Through singing, the soldiers keep their spirits up in the face of a less dire, but strong side effect of war, homesickness. In the video clip above, it is one of the first songs we hear in the film. It effectively communicates the nostalgia every one of the soldiers must feel and some of what they have given up for their countries. The song is used again later and it becomes even more powerful as we grow to know Mizushima better. As the soldiers sing and call to Mizushima to come home with them, we feel frustrated and distressed knowing that Mizushima has already made his decision and just how much he is sacrificing for the passed on soldiers. Overall, Ichikawa’s strongest criticism of the war, Japanese nationalism, is a short part of the film while the dead, a more general effect of all wars, is lamented solemnly. Ichikawa could have taken a much more critical stance on war, but either unaware of Japan’s war crimes or knowing the Japanese had suffered plenty, chose to take a more soothing approach through Mizushima’s mission. In IR Theory, it has been posited that one of the reasons the number of wars has decreased is the sheer cost of war beginning with World War I. Civil wars continue, but have dropped significantly and in this day and age, Imperial War, wars made to conquer territory, are rare. Modern weapons make the costs too high for gains too little. At least through The Burmese Harp, Ichikawa would seem to agree.
Godzilla certainly says that the costs of war, and the potential of nuclear weapons, are far too high. Where Ichikawa sought to help his audience remember what they have been through and help them heal, Honda’s Godzilla presents a much blunter reminder. The main plot of Godzilla highlights human actions and the consequences to them; Godzilla was awakened by humans testing nuclear weapons. In his wake, Godzilla destroys Tokyo with his sheer size and atomic breath, ruining home and killing many people. Shown below, the images of a burning Tokyo are highly reminiscent of what Japanese cities, including Tokyo, must have looked like when they were firebombed and Hiroshima and Nagasaki after they were hit with a-bombs during WWII.

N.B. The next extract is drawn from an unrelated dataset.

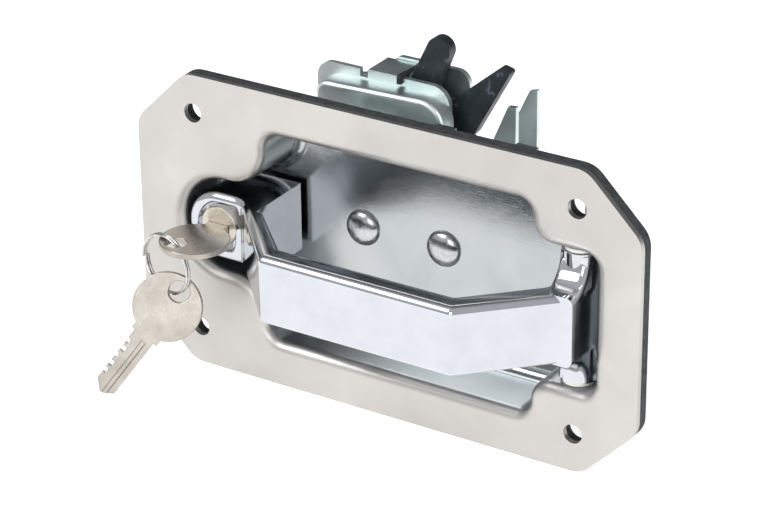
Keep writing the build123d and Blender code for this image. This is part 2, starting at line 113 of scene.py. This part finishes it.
def spread(tree, source, low, high, start=0.3, end=0.7):
    """A pattern's middle values stretched over a range, as a socket."""
    node = add(tree, "MapRange", Value=source, From_Min=start, From_Max=end, To_Min=low, To_Max=high)
    return node.outputs[0]


def metal(tree, colour, roughness, bump=None):
    """Ends a tree as bare or plated metal."""
    shader = add(tree, "BsdfPrincipled", Metallic=1.0, Base_Color=colour, Roughness=roughness)
    if bump:
        tree.links.new(bump.outputs[0], shader.inputs["Normal"])
    close_shader(tree, shader)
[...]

Like The Burmese Harp, Godzilla offers some critiques about war in general, but differs in that its critiques are not at a specific country for the most part. The involvement of nuclear weapons implicates the US, as it is the only country to have used nuclear weapons and on Japan no less. However, no US soldiers or symbols are ever shown; Honda seems to be criticizing humans as whole rather than by nation. Scientist Serizawa has a weapon capable of destroying Godzilla, but is reluctant to use it for fear of what people will do with it after. Serizawa’s dialogue in particular warns about the nature of humans, including himself, which seems to say that all humans have that destructive potential, no matter where they are from. Unable to let more people die, Serizawa compromises; he allows the Oxygen Destroyer to be used, but then makes sure he dies too so Serizawa dies with the knowledge of how to create the Destroyer. Honda implies that although the US used the atomic bomb on Japan, Japan likely would have acted the same had the a-bomb been in their possession. Honda uses much more vivid and striking images than Ichikawa perhaps in the hopes that humans will not just mourn war, but be haunted by our potential so we may avoid war and the use of nuclear and other such weapons.



Seven Samurai
may not feature a full scale war, but it does feature the same kind of planning, training, loss of life, and other consequences war usually entails. Compared with Godzilla and The Burmese Harp, Seven Samurai is a much more “slice of life” kind of story. Director Kurosawa takes the time to show us the daily lives of the farmers and individual samurai and uses his characters effectively. He shows the audience how miserable the lives of the farmers are, how they are secretly crafty, and why they should not be hated for being sneaky and cowardly. Kikuchiyo functions as a go between; he is a samurai, but was born a peasant and understands their plights. The circumstances of the civil war have made it so they must do everything within their power to survive. So while we may have trouble sympathizing with the farmers in comparison to the noble Kambei, Kikuchiyo shames the samurai and the audience for looking down on them when it is the world that gave them no choice as to how they should live. Kambei shows us as noble as we think him and other samurai; even he will hide in times of war if it will save his life. Through the characters, the audience gets more realistic depiction of war. Kambei and Shichiroji are brave and noble, but they do their best to survive. Seven Samurai’s ending also makes it different. While it is not unusual for soldiers and civilians to bear the brunt of the costs of war, samurai were glorified soldiers and yet they lost more than the farmers. Soldiers usually make sacrifices for their homeland, but the samurai have no place with the farmers. Although neither group in this film is technically participating in the Japanese civil wars, it has had consequences for all groups involved.

Japanese audiences surely asked themselves walking out of The Burmese Harp and Godzilla “Was the war worth it?” and the end of Seven Samurai seems to ask the same. Was protecting the peasants worth the lives of 4 samurai while they gained nothing for it? It could have been a policing war, meaning a third party intervened to prevent one state from becoming too powerful in the area, but that was not an apparent motivation in the film. None of these films offer a clear answer, but attest to what humans pay for conflict, no matter what the size. These three directors took fairly different approaches to the subject of war and yet each in their own way solemnly, directly or indirectly, presented their case against war. Honor in terms of battling to the death is a concept paid much lip service to, but the reality is far different. They would agree with IR scholars and say war is too costly to humans to continue as a means for settling disputes or to do anything truly.